There have been other triggers. But now I know what they are, why they’re happening, and how to help myself during and after those times. Sometimes they’ve signaled that there’s a space I’m just not ready to be in yet. That I need to have patience and be gentle with myself in that area. Other times they’ve shined a spotlight on a situation that I need to address or an area where healing work is still needed. Because of the corrective experiences I’ve already had, I’ve been able to approach those tough conversations with less apprehension than previous ones. Because I have told my story and found compassion and help, I’ve been able to form healthy friendships and build resources for myself. Because others were caring and responsive listeners for me, I have learned to listen well to the stories of others and be a soft landing place for them.

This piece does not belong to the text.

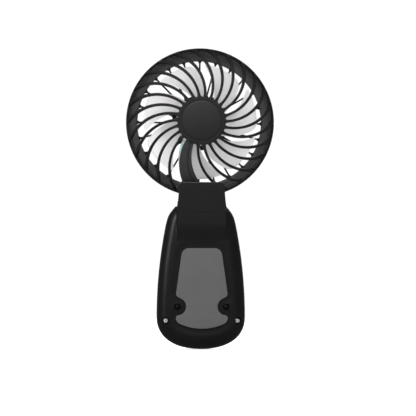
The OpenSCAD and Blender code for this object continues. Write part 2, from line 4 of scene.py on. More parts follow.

I never would have chosen this path with all of its painful, and at times terrifying, twists and turns. My journey is far from complete. Occasional storms still rage. But even just a couple years further down the road I can see beauty that was hidden before. I feel a bit like Much Afraid in Hannah Hurnard’s Hind’s Feet on High Places as she sat in a cave in the midst of a storm looking through her bag of remembrance stones. Each one signified a lesson learned, a promise kept, and the hope of good to come. Though she was worn from the journey and feared she’d never arrive, though she was tempted to throw all of the stones away and give up at times, one by one she examined them, considered what they represented, and decided they were worth holding onto. What she didn’t know at that moment, was that those ugly little pebbles that represented some of her most trying moments would eventually become priceless jewels. Sometimes I start to see the hint of a sparkle or flash of rich color of something precious being made from my own difficult times, and it gives me hope that one day, they too, can be transformed into something beautiful, as God continues his redeeming work.